::: RECORDS TO PROCESS :::

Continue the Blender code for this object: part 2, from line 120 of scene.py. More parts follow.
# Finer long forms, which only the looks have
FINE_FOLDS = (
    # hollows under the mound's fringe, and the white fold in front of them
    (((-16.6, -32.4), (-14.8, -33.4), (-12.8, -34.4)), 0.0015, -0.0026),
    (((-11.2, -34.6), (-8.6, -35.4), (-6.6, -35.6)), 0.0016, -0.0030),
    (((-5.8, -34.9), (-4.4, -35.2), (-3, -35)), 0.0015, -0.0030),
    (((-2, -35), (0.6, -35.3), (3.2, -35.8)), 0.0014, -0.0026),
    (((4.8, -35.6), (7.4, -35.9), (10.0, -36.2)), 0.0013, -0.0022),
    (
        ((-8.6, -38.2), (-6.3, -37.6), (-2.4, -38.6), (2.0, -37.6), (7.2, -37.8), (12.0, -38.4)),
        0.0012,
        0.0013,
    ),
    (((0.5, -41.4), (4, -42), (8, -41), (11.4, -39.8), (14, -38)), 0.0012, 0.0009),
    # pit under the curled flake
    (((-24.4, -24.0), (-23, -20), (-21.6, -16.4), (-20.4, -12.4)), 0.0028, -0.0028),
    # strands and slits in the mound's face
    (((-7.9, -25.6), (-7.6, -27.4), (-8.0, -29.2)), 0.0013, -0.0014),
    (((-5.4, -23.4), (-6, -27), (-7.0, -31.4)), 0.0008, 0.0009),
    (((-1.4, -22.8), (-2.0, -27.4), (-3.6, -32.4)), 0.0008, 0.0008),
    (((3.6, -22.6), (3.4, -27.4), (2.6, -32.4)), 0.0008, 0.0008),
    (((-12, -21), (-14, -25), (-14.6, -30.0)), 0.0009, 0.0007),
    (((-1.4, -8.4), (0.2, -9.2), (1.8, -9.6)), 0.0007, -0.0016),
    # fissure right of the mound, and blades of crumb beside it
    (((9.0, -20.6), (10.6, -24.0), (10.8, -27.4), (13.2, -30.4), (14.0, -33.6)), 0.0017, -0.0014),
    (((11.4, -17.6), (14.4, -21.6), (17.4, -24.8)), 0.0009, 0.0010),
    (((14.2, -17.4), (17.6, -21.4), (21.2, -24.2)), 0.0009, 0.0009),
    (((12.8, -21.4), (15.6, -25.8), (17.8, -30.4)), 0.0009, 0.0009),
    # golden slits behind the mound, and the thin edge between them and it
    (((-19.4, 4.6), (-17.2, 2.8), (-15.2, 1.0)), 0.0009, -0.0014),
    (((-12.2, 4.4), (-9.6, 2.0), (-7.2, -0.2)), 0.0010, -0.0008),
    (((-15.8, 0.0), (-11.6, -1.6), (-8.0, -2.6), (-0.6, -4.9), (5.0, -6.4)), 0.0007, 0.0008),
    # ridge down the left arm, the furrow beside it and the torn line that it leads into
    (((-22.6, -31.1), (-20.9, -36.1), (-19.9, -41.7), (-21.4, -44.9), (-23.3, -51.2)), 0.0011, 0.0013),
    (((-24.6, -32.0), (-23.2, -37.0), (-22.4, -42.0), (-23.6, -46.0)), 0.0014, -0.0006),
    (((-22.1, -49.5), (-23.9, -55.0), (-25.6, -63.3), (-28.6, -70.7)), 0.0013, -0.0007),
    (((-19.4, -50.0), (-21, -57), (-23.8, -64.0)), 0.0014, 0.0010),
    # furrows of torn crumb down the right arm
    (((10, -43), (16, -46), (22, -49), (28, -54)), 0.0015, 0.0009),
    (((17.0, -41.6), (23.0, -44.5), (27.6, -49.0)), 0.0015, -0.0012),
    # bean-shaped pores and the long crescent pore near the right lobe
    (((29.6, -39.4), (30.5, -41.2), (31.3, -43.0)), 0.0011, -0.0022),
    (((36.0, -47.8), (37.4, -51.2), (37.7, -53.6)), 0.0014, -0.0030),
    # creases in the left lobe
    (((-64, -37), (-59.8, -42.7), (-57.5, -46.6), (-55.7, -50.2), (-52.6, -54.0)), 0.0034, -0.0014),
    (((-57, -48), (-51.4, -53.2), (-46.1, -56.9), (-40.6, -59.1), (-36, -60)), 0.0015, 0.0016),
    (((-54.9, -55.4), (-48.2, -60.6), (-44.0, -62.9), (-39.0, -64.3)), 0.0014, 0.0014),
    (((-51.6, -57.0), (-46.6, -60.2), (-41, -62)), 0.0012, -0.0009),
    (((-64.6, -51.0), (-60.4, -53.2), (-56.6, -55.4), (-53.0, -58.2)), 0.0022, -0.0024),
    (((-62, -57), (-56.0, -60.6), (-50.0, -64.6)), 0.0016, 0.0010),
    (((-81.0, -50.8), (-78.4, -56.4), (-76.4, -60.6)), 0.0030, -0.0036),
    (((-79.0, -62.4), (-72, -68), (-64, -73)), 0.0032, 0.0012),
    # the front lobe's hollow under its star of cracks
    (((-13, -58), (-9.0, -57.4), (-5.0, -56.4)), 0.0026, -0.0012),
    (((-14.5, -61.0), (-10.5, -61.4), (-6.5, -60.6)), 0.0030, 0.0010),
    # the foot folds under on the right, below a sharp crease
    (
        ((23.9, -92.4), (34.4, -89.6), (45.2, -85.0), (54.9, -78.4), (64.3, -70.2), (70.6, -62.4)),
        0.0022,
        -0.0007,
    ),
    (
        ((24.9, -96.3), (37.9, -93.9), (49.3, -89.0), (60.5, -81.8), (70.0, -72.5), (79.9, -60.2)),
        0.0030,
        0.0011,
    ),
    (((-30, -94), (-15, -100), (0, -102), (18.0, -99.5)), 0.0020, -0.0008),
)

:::
::: RECORDS TO PROCESS :::

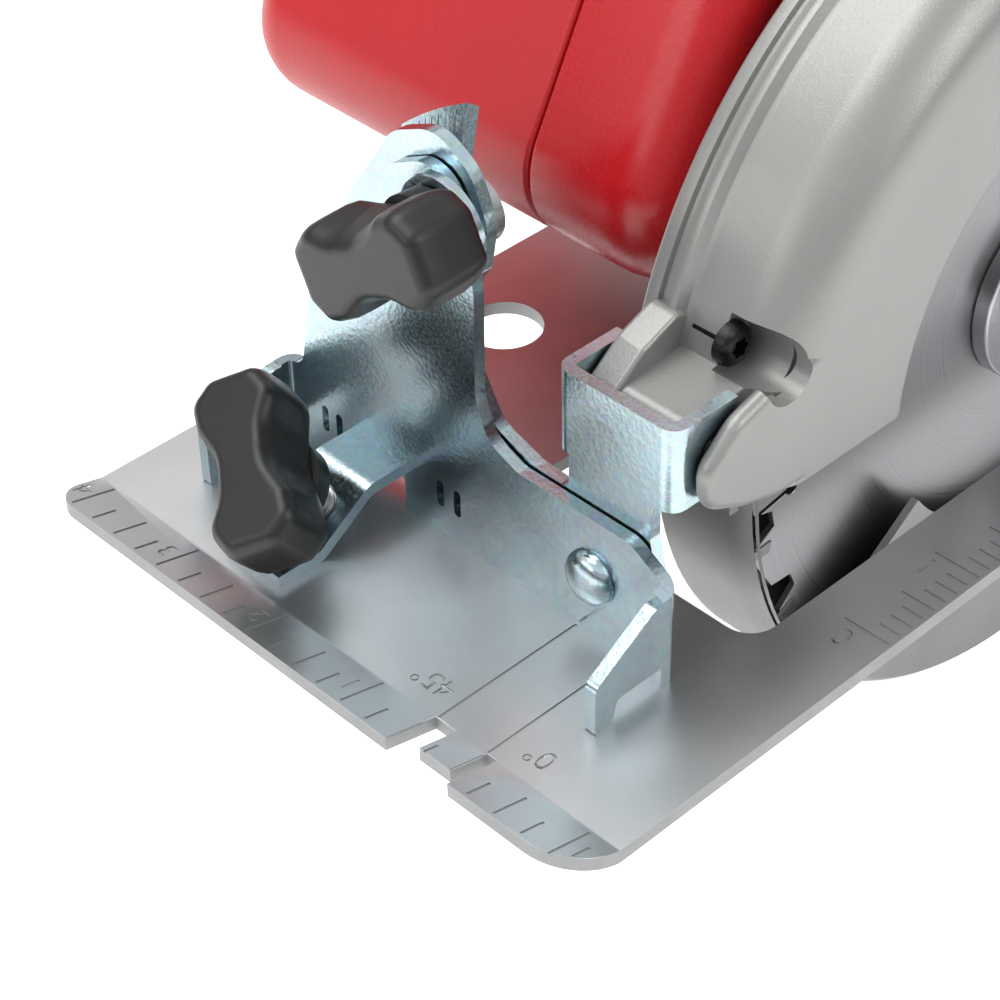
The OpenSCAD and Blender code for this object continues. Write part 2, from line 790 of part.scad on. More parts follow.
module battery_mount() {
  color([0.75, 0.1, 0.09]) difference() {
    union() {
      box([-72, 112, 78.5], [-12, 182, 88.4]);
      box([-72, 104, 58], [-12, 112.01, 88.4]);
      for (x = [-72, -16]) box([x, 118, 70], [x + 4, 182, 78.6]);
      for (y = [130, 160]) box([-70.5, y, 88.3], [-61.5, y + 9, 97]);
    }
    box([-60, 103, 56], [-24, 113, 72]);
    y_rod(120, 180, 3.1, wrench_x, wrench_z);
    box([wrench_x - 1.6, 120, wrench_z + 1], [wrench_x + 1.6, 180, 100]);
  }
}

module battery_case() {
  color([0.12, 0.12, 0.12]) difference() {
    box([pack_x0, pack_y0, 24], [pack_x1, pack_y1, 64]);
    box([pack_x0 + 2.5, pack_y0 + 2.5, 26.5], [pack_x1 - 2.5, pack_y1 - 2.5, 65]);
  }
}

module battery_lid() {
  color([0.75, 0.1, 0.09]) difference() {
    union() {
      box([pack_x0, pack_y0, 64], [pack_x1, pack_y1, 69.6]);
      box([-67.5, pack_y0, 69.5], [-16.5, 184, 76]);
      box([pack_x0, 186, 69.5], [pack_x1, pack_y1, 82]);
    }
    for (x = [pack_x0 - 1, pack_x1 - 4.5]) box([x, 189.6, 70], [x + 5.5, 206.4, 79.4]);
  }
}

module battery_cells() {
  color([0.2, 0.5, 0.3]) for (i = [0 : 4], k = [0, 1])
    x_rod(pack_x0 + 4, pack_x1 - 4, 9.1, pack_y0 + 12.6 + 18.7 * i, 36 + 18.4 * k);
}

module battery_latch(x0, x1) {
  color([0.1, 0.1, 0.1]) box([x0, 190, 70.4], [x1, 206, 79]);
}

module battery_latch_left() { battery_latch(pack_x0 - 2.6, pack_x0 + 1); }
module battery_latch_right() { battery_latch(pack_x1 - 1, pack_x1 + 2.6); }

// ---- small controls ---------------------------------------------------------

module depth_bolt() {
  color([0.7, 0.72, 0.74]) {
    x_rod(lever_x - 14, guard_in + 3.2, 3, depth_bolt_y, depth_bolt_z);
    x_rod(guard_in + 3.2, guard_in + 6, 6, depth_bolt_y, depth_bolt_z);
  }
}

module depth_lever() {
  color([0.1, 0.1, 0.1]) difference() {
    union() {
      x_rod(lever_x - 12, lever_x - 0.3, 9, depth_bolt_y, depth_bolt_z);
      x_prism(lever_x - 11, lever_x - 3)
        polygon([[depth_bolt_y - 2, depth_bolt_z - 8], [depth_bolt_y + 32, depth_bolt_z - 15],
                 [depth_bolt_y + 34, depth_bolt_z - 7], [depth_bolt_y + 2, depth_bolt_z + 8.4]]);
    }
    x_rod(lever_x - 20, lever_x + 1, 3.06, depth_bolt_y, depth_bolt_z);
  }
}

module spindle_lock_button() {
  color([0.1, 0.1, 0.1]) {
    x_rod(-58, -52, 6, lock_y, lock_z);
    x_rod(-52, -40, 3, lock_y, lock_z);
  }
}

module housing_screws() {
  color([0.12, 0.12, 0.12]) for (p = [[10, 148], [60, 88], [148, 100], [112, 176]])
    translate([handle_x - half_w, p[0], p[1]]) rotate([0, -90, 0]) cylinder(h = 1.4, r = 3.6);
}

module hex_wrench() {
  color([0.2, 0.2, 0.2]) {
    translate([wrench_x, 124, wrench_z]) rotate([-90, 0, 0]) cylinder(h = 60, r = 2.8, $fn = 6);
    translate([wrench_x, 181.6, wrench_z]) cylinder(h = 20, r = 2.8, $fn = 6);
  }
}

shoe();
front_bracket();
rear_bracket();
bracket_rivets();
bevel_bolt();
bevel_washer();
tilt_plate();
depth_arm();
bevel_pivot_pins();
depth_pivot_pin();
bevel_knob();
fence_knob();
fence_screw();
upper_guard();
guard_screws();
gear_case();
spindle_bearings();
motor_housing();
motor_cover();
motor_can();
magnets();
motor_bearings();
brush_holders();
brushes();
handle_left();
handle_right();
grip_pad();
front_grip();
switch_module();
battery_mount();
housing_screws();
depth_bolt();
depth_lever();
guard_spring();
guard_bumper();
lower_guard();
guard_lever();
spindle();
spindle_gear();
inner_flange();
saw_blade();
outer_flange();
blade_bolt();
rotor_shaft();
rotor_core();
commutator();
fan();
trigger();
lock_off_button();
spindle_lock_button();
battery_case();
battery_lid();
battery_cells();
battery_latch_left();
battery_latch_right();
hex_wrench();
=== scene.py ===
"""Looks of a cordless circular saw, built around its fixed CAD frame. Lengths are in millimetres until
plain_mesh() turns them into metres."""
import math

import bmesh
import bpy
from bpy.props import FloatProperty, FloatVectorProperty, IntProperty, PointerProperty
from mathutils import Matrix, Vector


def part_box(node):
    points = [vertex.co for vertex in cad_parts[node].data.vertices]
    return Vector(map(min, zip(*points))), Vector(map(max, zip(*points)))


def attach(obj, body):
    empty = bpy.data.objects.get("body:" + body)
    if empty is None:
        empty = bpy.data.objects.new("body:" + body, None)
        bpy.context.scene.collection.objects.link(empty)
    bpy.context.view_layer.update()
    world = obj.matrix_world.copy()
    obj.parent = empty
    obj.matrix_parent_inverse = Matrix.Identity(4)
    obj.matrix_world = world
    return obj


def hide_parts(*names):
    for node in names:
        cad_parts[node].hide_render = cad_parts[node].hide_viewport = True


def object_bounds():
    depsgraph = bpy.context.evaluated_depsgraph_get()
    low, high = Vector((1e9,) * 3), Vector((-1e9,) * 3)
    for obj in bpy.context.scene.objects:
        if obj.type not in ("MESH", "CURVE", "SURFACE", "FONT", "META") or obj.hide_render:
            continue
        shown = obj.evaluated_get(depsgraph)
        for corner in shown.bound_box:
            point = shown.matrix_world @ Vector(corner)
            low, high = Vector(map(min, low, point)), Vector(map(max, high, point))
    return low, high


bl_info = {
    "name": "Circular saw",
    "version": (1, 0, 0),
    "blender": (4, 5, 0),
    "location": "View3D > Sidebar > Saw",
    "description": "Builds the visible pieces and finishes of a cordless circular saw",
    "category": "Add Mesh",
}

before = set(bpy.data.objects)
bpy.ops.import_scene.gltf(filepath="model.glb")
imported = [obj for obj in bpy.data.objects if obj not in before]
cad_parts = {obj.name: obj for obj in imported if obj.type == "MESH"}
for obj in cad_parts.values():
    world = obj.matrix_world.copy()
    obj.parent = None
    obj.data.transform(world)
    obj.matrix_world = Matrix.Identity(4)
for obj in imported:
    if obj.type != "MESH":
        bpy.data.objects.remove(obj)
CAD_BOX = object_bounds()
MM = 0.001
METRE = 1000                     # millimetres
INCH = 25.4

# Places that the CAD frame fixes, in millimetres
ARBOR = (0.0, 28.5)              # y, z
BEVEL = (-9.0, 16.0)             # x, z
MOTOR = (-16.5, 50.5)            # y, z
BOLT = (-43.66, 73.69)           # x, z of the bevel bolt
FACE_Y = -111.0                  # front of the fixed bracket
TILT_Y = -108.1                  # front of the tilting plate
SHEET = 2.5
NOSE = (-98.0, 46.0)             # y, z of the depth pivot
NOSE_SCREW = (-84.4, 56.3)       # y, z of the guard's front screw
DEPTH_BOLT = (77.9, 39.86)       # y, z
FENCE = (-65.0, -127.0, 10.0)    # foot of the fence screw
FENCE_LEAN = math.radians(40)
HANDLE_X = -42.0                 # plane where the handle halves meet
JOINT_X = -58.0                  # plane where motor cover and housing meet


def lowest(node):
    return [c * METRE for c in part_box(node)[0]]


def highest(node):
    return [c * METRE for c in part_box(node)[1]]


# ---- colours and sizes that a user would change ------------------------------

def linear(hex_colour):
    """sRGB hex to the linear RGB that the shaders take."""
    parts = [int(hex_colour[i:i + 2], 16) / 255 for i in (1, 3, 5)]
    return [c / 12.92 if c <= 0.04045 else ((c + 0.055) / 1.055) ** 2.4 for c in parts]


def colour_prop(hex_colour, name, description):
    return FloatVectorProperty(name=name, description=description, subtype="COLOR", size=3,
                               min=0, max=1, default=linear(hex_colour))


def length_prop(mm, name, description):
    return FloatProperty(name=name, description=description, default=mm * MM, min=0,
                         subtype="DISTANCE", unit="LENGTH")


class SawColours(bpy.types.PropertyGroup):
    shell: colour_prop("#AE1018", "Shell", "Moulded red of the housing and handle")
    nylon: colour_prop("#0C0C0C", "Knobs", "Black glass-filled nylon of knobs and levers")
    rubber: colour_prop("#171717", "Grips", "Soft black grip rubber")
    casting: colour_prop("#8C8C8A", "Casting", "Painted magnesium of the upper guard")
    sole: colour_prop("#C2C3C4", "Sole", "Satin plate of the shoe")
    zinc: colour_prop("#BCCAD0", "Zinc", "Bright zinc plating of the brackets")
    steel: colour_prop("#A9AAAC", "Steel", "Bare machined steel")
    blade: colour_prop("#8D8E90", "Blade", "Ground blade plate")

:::

GOAL OF THE EXERCISE: Across the records, how many lines contain "before"? Only the number should be given.

OUTPUT: 2